Une autre hypothèse vient à l’esprit : celle de la collusion entre l’exécutif et l’UMP locale, qui espérait peut-être, par des manœuvres de couloir, retourner la situation et conserver la majorité. En pareil cas, l’absence de la ministre et le flop de la cérémonie auront participé d’une de ces innombrables magouilles à la sauce françafricaine dont l’archipel est le théâtre depuis plus de 30ans.

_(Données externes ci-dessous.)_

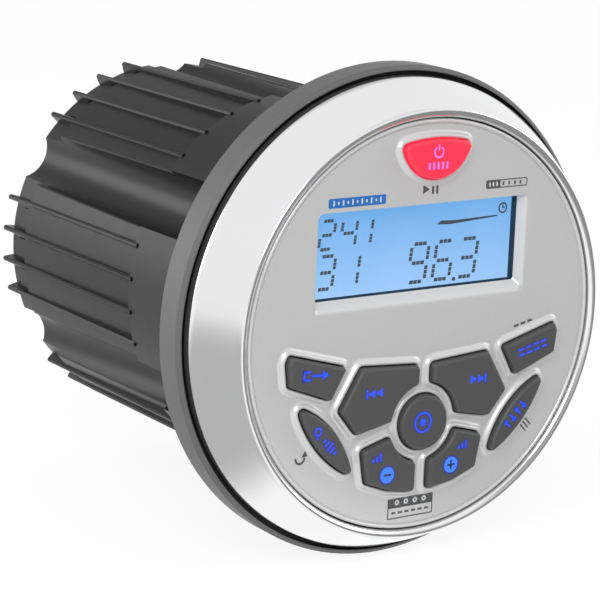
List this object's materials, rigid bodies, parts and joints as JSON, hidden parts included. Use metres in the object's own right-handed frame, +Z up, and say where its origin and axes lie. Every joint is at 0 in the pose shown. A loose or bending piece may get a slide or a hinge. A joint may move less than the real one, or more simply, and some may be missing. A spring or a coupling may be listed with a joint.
{
  "type": "marine stereo",
  "caption": "Round panel-mounted marine stereo: bright trim ring, silver face with a display and sprung buttons, ribbed and fluted housing behind the flange.",
  "frame": {"origin": "on the axis of the round body, in the plane of the dashboard's front, where the mounting gasket lies", "axes": "+Y along the body's axis towards the rear, so that the face looks along -Y; +Z up; +X to the right of someone facing the display"},
  "size_m": [0.1088, 0.1231, 0.1088],
  "materials": {
    "plated_trim": "bright plated plastic",
    "black_moulding": "glass-filled, lightly grained",
    "silver_face": "silver paint, satin",
    "clear_lens": "clear, polished",
    "display_blue": "backlit",
    "light_guide": "white, translucent",
    "key_grey": "soft touch",
    "key_red": "translucent, backlit",
    "silicone": "matt",
    "black_rubber": "matt",
    "circuit_board": "solder mask",
    "black_package": "moulded",
    "lamp": "clear resin",
    "steel": "zinc plated",
    "tin_plate": "tinned",
    "aluminium": "extruded",
    "brass": "turned",
    "nickel": "nickel plated",
    "white_plastic": "moulded",
    "black_plastic": "moulded",
    "copper": "enamelled wire"
  },
  "bodies": {
    "stereo": {"trim_ring": "plated_trim", "front_chassis": "black_moulding", "faceplate": "silver_face", "display_lens": "clear_lens", "lens_seal": "black_rubber", "display_frame": "tin_plate", "display_glass": "display_blue", "display_backlight": "light_guide", "key_mat": "silicone", "key_board": "circuit_board", "key_lamps": "lamp", "key_header": "white_plastic", "face_screws": "steel", "mounting_gasket": "black_rubber", "housing_seal": "black_rubber", "housing": "black_moulding", "housing_screws": "steel", "rear_cover": "black_moulding", "cover_seal": "black_rubber", "cover_screws": "steel", "mounting_inserts": "brass", "cable_gland": "black_plastic", "gland_nut": "black_plastic", "aerial_socket": "nickel", "board_tray": "tin_plate", "tray_screws": "steel", "board_pillars": "brass", "main_board": "circuit_board", "main_board_screws": "steel", "main_header": "white_plastic", "ribbon_cable": "white_plastic", "controller_chip": "black_package", "tuner_module": "tin_plate", "wireless_module": "tin_plate", "capacitors": "black_plastic", "coils": "copper", "amplifier_chip": "black_package", "heat_sink": "aluminium"},
    "power_key": {"power_button": "key_red"},
    "source_key": {"source_button": "key_grey"},
    "previous_key": {"previous_button": "key_grey"},
    "next_key": {"next_button": "key_grey"},
    "mode_key": {"mode_button": "key_grey"},
    "band_key": {"band_button": "key_grey"},
    "sound_key": {"sound_button": "key_grey"},
    "enter_key": {"enter_button": "key_grey"},
    "volume_down_key": {"volume_down_button": "key_grey"},
    "volume_up_key": {"volume_up_button": "key_grey"}
  },
  "joints": [
    {"name": "power_press", "type": "slide", "parent": "stereo", "child": "power_key", "axis": [0, 1, 0], "range_m": [0, 0.001], "stiffness_N_per_m": 1500},
    {"name": "source_press", "type": "slide", "parent": "stereo", "child": "source_key", "axis": [0, 1, 0], "range_m": [0, 0.001], "stiffness_N_per_m": 1500},
    {"name": "previous_press", "type": "slide", "parent": "stereo", "child": "previous_key", "axis": [0, 1, 0], "range_m": [0, 0.001], "stiffness_N_per_m": 1500},
    {"name": "next_press", "type": "slide", "parent": "stereo", "child": "next_key", "axis": [0, 1, 0], "range_m": [0, 0.001], "stiffness_N_per_m": 1500},
    {"name": "mode_press", "type": "slide", "parent": "stereo", "child": "mode_key", "axis": [0, 1, 0], "range_m": [0, 0.001], "stiffness_N_per_m": 1500},
    {"name": "band_press", "type": "slide", "parent": "stereo", "child": "band_key", "axis": [0, 1, 0], "range_m": [0, 0.001], "stiffness_N_per_m": 1500},
    {"name": "sound_press", "type": "slide", "parent": "stereo", "child": "sound_key", "axis": [0, 1, 0], "range_m": [0, 0.001], "stiffness_N_per_m": 1500},
    {"name": "enter_press", "type": "slide", "parent": "stereo", "child": "enter_key", "axis": [0, 1, 0], "range_m": [0, 0.001], "stiffness_N_per_m": 1500},
    {"name": "volume_down_press", "type": "slide", "parent": "stereo", "child": "volume_down_key", "axis": [0, 1, 0], "range_m": [0, 0.001], "stiffness_N_per_m": 1500},
    {"name": "volume_up_press", "type": "slide", "parent": "stereo", "child": "volume_up_key", "axis": [0, 1, 0], "range_m": [0, 0.001], "stiffness_N_per_m": 1500}
  ]
}
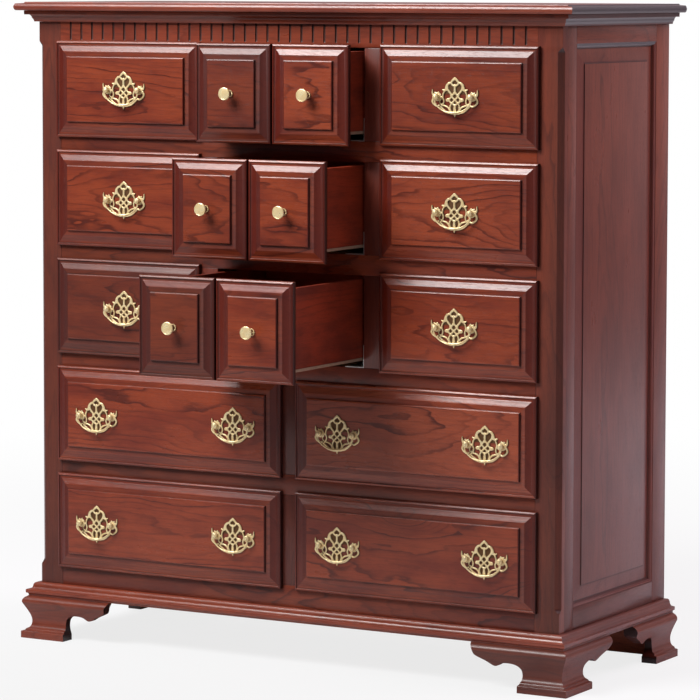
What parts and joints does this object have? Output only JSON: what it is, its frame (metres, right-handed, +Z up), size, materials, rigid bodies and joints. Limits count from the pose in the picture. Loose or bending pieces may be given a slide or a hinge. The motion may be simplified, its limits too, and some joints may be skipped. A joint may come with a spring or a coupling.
{
  "type": "block front chest of drawers",
  "caption": "Tall chest of drawers in cherry with raised block fronts, brass bail pulls and knobs, a moulded top and ogee bracket feet.",
  "frame": {"origin": "on the floor, in the middle of the whole object's box with the centre drawers open as pictured", "axes": "+Z up, +Y from the drawer fronts to the back, +X to the right as seen from the front"},
  "size_m": [1.2966, 0.8072, 1.338],
  "materials": {
    "cherry_front": "satin lacquer over stained cherry",
    "cherry_case": "satin lacquer over stained cherry",
    "drawer_wood": "stained drawer sides, low gloss",
    "inner_wood": "unfinished secondary wood",
    "brass": "polished, slightly aged"
  },
  "bodies": {
    "case": {"top_board": "cherry_case", "cornice_moulding": "cherry_case", "frieze_rail": "cherry_case", "face_frame": "cherry_case", "left_side": "cherry_case", "right_side": "cherry_case", "back_panel": "inner_wood", "inner_frame": "inner_wood", "bottom_board": "inner_wood", "base_moulding": "cherry_case", "foot_front_left": "cherry_case", "foot_front_right": "cherry_case", "foot_rear_left": "cherry_case", "foot_rear_right": "cherry_case"},
    "drawer_row1_left": {"front_row1_left": "cherry_front", "box_row1_left": "drawer_wood"},
    "bail_row1_left": {"bail_row1_left": "brass"},
    "drawer_row1_centre": {"front_row1_centre": "cherry_front", "box_row1_centre": "drawer_wood", "knob_row1_left": "brass", "knob_row1_right": "brass"},
    "drawer_row1_right": {"front_row1_right": "cherry_front", "box_row1_right": "drawer_wood"},
    "bail_row1_right": {"bail_row1_right": "brass"},
    "drawer_row2_left": {"front_row2_left": "cherry_front", "box_row2_left": "drawer_wood"},
    "bail_row2_left": {"bail_row2_left": "brass"},
    "drawer_row2_centre": {"front_row2_centre": "cherry_front", "box_row2_centre": "drawer_wood", "knob_row2_left": "brass", "knob_row2_right": "brass"},
    "drawer_row2_right": {"front_row2_right": "cherry_front", "box_row2_right": "drawer_wood"},
    "bail_row2_right": {"bail_row2_right": "brass"},
    "drawer_row3_left": {"front_row3_left": "cherry_front", "box_row3_left": "drawer_wood"},
    "bail_row3_left": {"bail_row3_left": "brass"},
    "drawer_row3_centre": {"front_row3_centre": "cherry_front", "box_row3_centre": "drawer_wood", "knob_row3_left": "brass", "knob_row3_right": "brass"},
    "drawer_row3_right": {"front_row3_right": "cherry_front", "box_row3_right": "drawer_wood"},
    "bail_row3_right": {"bail_row3_right": "brass"},
    "drawer_row4_left": {"front_row4_left": "cherry_front", "box_row4_left": "drawer_wood"},
    "bail_row4_left_a": {"bail_row4_left_a": "brass"},
    "bail_row4_left_b": {"bail_row4_left_b": "brass"},
    "drawer_row4_right": {"front_row4_right": "cherry_front", "box_row4_right": "drawer_wood"},
    "bail_row4_right_a": {"bail_row4_right_a": "brass"},
    "bail_row4_right_b": {"bail_row4_right_b": "brass"},
    "drawer_row5_left": {"front_row5_left": "cherry_front", "box_row5_left": "drawer_wood"},
    "bail_row5_left_a": {"bail_row5_left_a": "brass"},
    "bail_row5_left_b": {"bail_row5_left_b": "brass"},
    "drawer_row5_right": {"front_row5_right": "cherry_front", "box_row5_right": "drawer_wood"},
    "bail_row5_right_a": {"bail_row5_right_a": "brass"},
    "bail_row5_right_b": {"bail_row5_right_b": "brass"}
  },
  "joints": [
    {"name": "slide_row1_left", "type": "slide", "parent": "case", "child": "drawer_row1_left", "axis": [0, -1, 0], "range_m": [0, 0.34]},
    {"name": "swing_row1_left", "type": "hinge", "parent": "drawer_row1_left", "child": "bail_row1_left", "pos_m": [-0.386, -0.10895, 1.158], "axis": [-1, 0, 0], "range_deg": [-10, 150]},
    {"name": "slide_row1_centre", "type": "slide", "parent": "case", "child": "drawer_row1_centre", "axis": [0, -1, 0], "range_m": [-0.065, 0.275]},
    {"name": "slide_row1_right", "type": "slide", "parent": "case", "child": "drawer_row1_right", "axis": [0, -1, 0], "range_m": [0, 0.34]},
    {"name": "swing_row1_right", "type": "hinge", "parent": "drawer_row1_right", "child": "bail_row1_right", "pos_m": [0.386, -0.10895, 1.158], "axis": [-1, 0, 0], "range_deg": [-10, 150]},
    {"name": "slide_row2_left", "type": "slide", "parent": "case", "child": "drawer_row2_left", "axis": [0, -1, 0], "range_m": [0, 0.34]},
    {"name": "swing_row2_left", "type": "hinge", "parent": "drawer_row2_left", "child": "bail_row2_left", "pos_m": [-0.386, -0.10895, 0.932], "axis": [-1, 0, 0], "range_deg": [-10, 150]},
    {"name": "slide_row2_centre", "type": "slide", "parent": "case", "child": "drawer_row2_centre", "axis": [0, -1, 0], "range_m": [-0.155, 0.185]},
    {"name": "slide_row2_right", "type": "slide", "parent": "case", "child": "drawer_row2_right", "axis": [0, -1, 0], "range_m": [0, 0.34]},
    {"name": "swing_row2_right", "type": "hinge", "parent": "drawer_row2_right", "child": "bail_row2_right", "pos_m": [0.386, -0.10895, 0.932], "axis": [-1, 0, 0], "range_deg": [-10, 150]},
    {"name": "slide_row3_left", "type": "slide", "parent": "case", "child": "drawer_row3_left", "axis": [0, -1, 0], "range_m": [0, 0.34]},
    {"name": "swing_row3_left", "type": "hinge", "parent": "drawer_row3_left", "child": "bail_row3_left", "pos_m": [-0.386, -0.10895, 0.706], "axis": [-1, 0, 0], "range_deg": [-10, 150]},
    {"name": "slide_row3_centre", "type": "slide", "parent": "case", "child": "drawer_row3_centre", "axis": [0, -1, 0], "range_m": [-0.275, 0.065]},
    {"name": "slide_row3_right", "type": "slide", "parent": "case", "child": "drawer_row3_right", "axis": [0, -1, 0], "range_m": [0, 0.34]},
    {"name": "swing_row3_right", "type": "hinge", "parent": "drawer_row3_right", "child": "bail_row3_right", "pos_m": [0.386, -0.10895, 0.706], "axis": [-1, 0, 0], "range_deg": [-10, 150]},
    {"name": "slide_row4_left", "type": "slide", "parent": "case", "child": "drawer_row4_left", "axis": [0, -1, 0], "range_m": [0, 0.34]},
    {"name": "swing_row4_left_a", "type": "hinge", "parent": "drawer_row4_left", "child": "bail_row4_left_a", "pos_m": [-0.45563, -0.10895, 0.48], "axis": [-1, 0, 0], "range_deg": [-10, 150]},
    {"name": "swing_row4_left_b", "type": "hinge", "parent": "drawer_row4_left", "child": "bail_row4_left_b", "pos_m": [-0.12262, -0.10895, 0.48], "axis": [-1, 0, 0], "range_deg": [-10, 150]},
    {"name": "slide_row4_right", "type": "slide", "parent": "case", "child": "drawer_row4_right", "axis": [0, -1, 0], "range_m": [0, 0.34]},
    {"name": "swing_row4_right_a", "type": "hinge", "parent": "drawer_row4_right", "child": "bail_row4_right_a", "pos_m": [0.12262, -0.10895, 0.48], "axis": [-1, 0, 0], "range_deg": [-10, 150]},
    {"name": "swing_row4_right_b", "type": "hinge", "parent": "drawer_row4_right", "child": "bail_row4_right_b", "pos_m": [0.45563, -0.10895, 0.48], "axis": [-1, 0, 0], "range_deg": [-10, 150]},
    {"name": "slide_row5_left", "type": "slide", "parent": "case", "child": "drawer_row5_left", "axis": [0, -1, 0], "range_m": [0, 0.34]},
    {"name": "swing_row5_left_a", "type": "hinge", "parent": "drawer_row5_left", "child": "bail_row5_left_a", "pos_m": [-0.45563, -0.10895, 0.254], "axis": [-1, 0, 0], "range_deg": [-10, 150]},
    {"name": "swing_row5_left_b", "type": "hinge", "parent": "drawer_row5_left", "child": "bail_row5_left_b", "pos_m": [-0.12262, -0.10895, 0.254], "axis": [-1, 0, 0], "range_deg": [-10, 150]},
    {"name": "slide_row5_right", "type": "slide", "parent": "case", "child": "drawer_row5_right", "axis": [0, -1, 0], "range_m": [0, 0.34]},
    {"name": "swing_row5_right_a", "type": "hinge", "parent": "drawer_row5_right", "child": "bail_row5_right_a", "pos_m": [0.12262, -0.10895, 0.254], "axis": [-1, 0, 0], "range_deg": [-10, 150]},
    {"name": "swing_row5_right_b", "type": "hinge", "parent": "drawer_row5_right", "child": "bail_row5_right_b", "pos_m": [0.45563, -0.10895, 0.254], "axis": [-1, 0, 0], "range_deg": [-10, 150]}
  ]
}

Reste que Marie-Luce Penchard s’est bien rendue à Mayotte, et que les célébrations ont eu lieu comme prévu ; ne demeurent des péripéties qui les ont précédées que l’image désinvolte d’une ministre de l’Outremer - dont l’agenda semble si vide qu’elle peut se permettre d’aller « bat karé » trois jours à La Réunion -, la honte qui éclabousse l’UMP mahoraise... et un parfum persistant de colonialisme.

G.-G.-L.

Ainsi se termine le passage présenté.